Dessa forma, mesmo que
todo fato seja histórico, por ser constituinte de reflexão e ação humana,
dificilmente ele será uniforme em seu valor e importância. O historiador terá
que fazer escolha e correr o risco subjetivo no exame dos fatos, independente
do critério que utilizar, seja cronológico, quantitativo ou de qualidade. O
historiador é alguém que faz escolhas entre fatos primários e secundários, de acordo
com a afirmação de Carr (2002, p. 48): “O historiador é necessariamente um selecionador”,
significando que os fatos secundários não são descartáveis, mas cumprem
papéis diferentes no processo de registro histórico.
O fato histórico enquanto objeto de estudo expressa um elemento de constituição
da possibilidade científica da História, coadunando-se com a afirmação de Hamdlin
(1982, p. 109): “Toda fonte é primária com respeito ao momento no qual foi
feita ou escrita; e nenhuma é fidedigna exceto para os assuntos dos quais ela
fornece o registro”. No exercício de pensar a História damos um passo teórico
de cada vez, pois assim caminha o historiador.
Palavras-chaves:
História,
fato histórico e conhecimento.
BIBLIOGRAFIA
CARR, Edward Hallet. Que é História? Conferências George
Macaulay Trevelyan proferidas por E. H. Carr na Universidade de Cambridge,
janeiro-março de 1961. Tradução Lúcia
Maurício de Alverga, revisão técnica Maria Yedda Linhares. 8ª edição. Rio de Janeiro: Paz e Terra, 2002.

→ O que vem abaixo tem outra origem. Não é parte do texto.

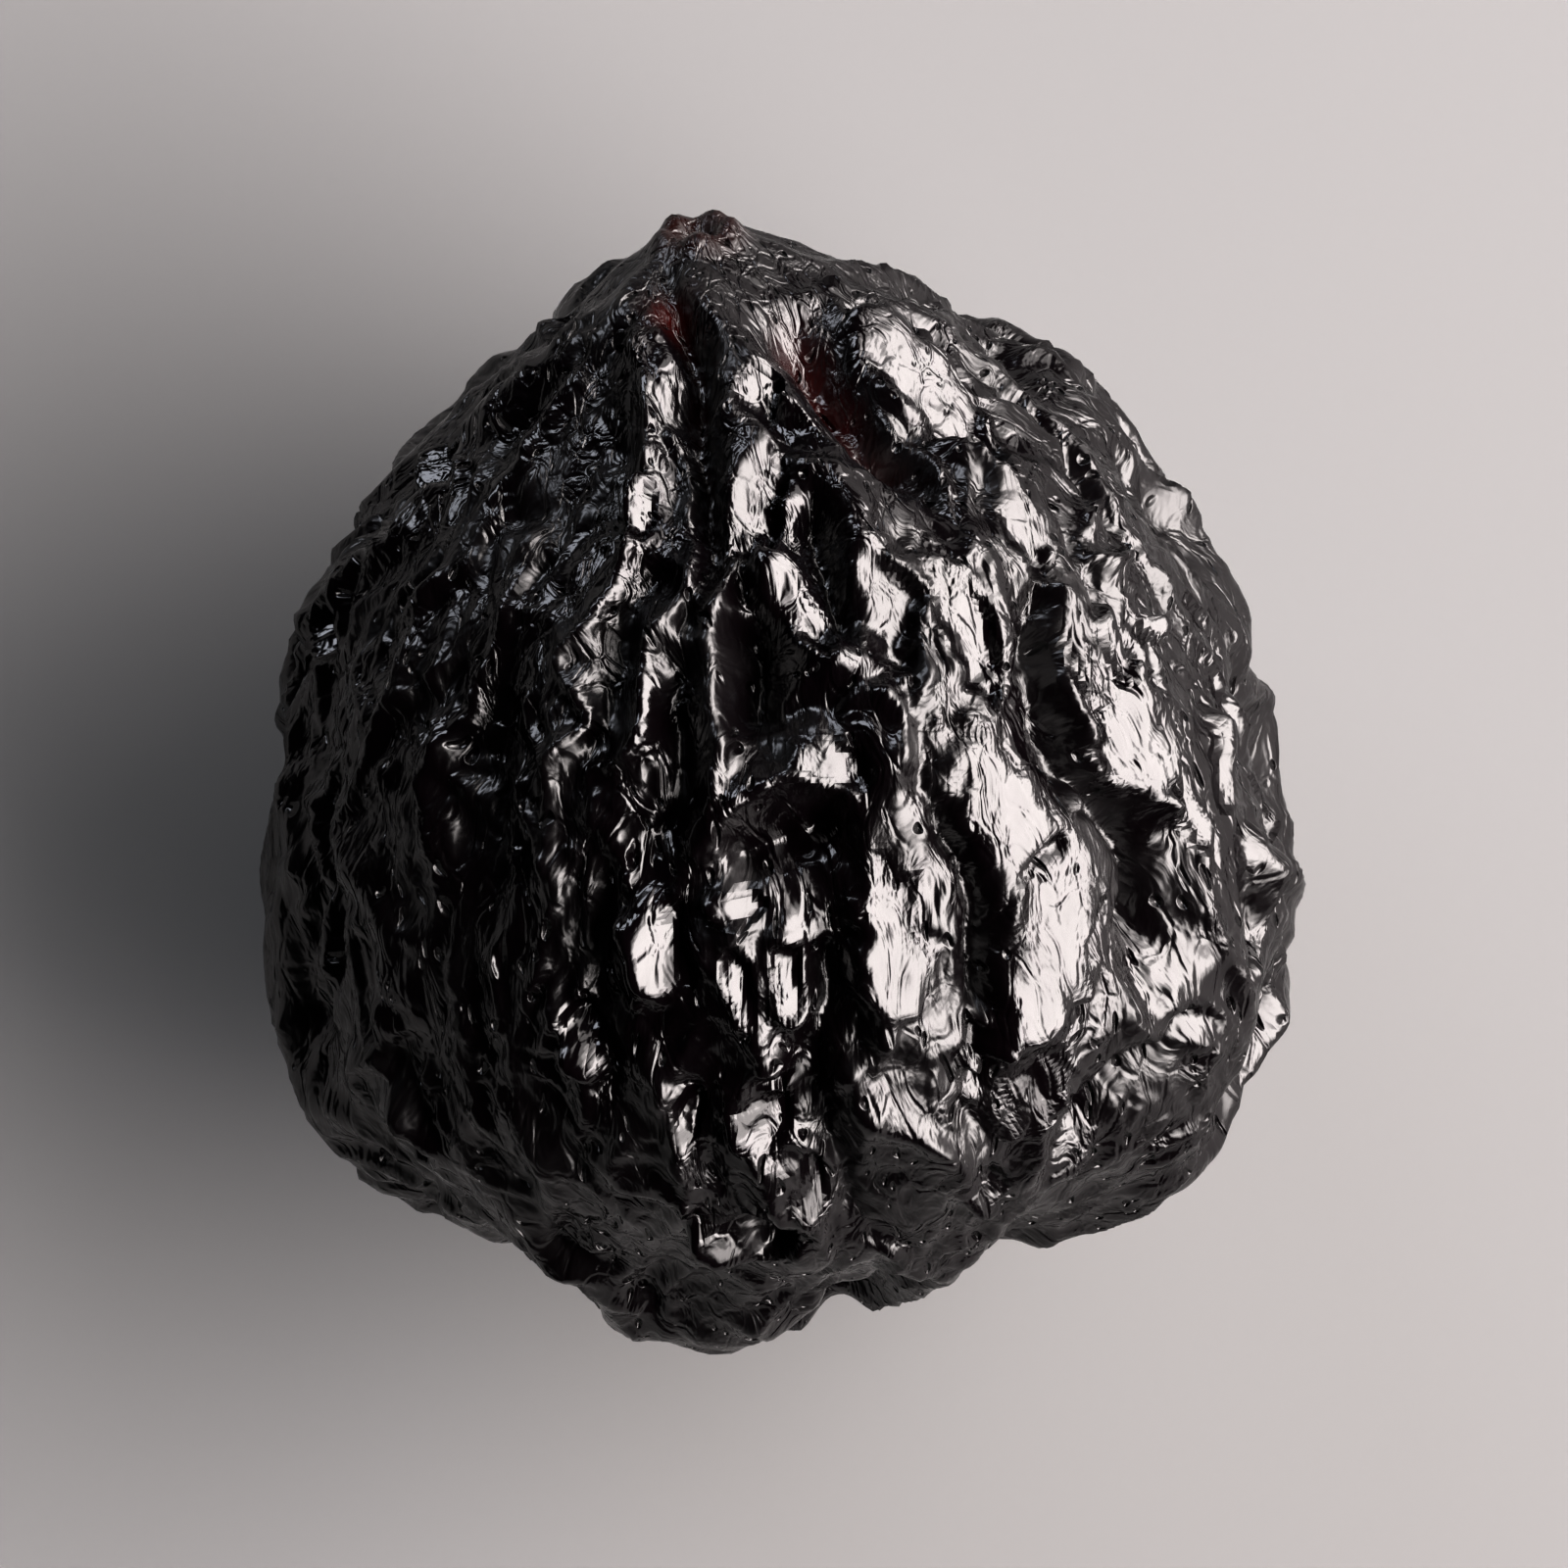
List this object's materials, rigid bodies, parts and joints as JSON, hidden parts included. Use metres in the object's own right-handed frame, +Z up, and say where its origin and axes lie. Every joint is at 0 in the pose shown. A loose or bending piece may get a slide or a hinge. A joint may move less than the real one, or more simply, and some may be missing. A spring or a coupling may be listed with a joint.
{
  "type": "dried aronia berry",
  "caption": "Whole dried aronia berry: a small wrinkled near-black fruit, rounded with a puckered calyx tip, lying on its side on a small flat spot.",
  "frame": {"origin": "centre of the bounding box at the surface the berry lies on", "axes": "+Z up from the surface it lies on, +Y along the berry towards its calyx tip, +X across it to the right when it is seen from above with the tip pointing away"},
  "size_m": [0.0092, 0.01, 0.0081],
  "materials": {
    "berry_skin": "oily gloss, near-black dried fruit skin with dark red in the thin places"
  },
  "bodies": {
    "root": {"berry": "berry_skin"}
  },
  "joints": []
}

GLÉNISSON, Jean. Iniciação aos Estudos Históricos. 4ª
edição. São Paulo: DIFEL, 1983.
HANDLIN, Oscar. A verdade na história. Tradução de
Luciana Silveira de Aragão e Frota e Yone Dias Avelino; Revisão José Eduardo
Ribeiro Moretzsohn. São Paulo: Martins Fontes [Brasília]. Ed. Universidade de
Brasília, 1982.
POPPER, K.R. A
lógica da pesquisa científica. São Paulo: Ed. CULTRIX, 1974.
_______. Conjecturas
e refutações. Brasília: Ed. UNB, 1982.
[1] Texto apresentado na disciplina de Epistemologia
das Ciências Sociais, ministrada pelo Prof. Dr. André Haguette no Programa de
Pós-graduação em Educação da Universidade Estadual do Ceará - UECE.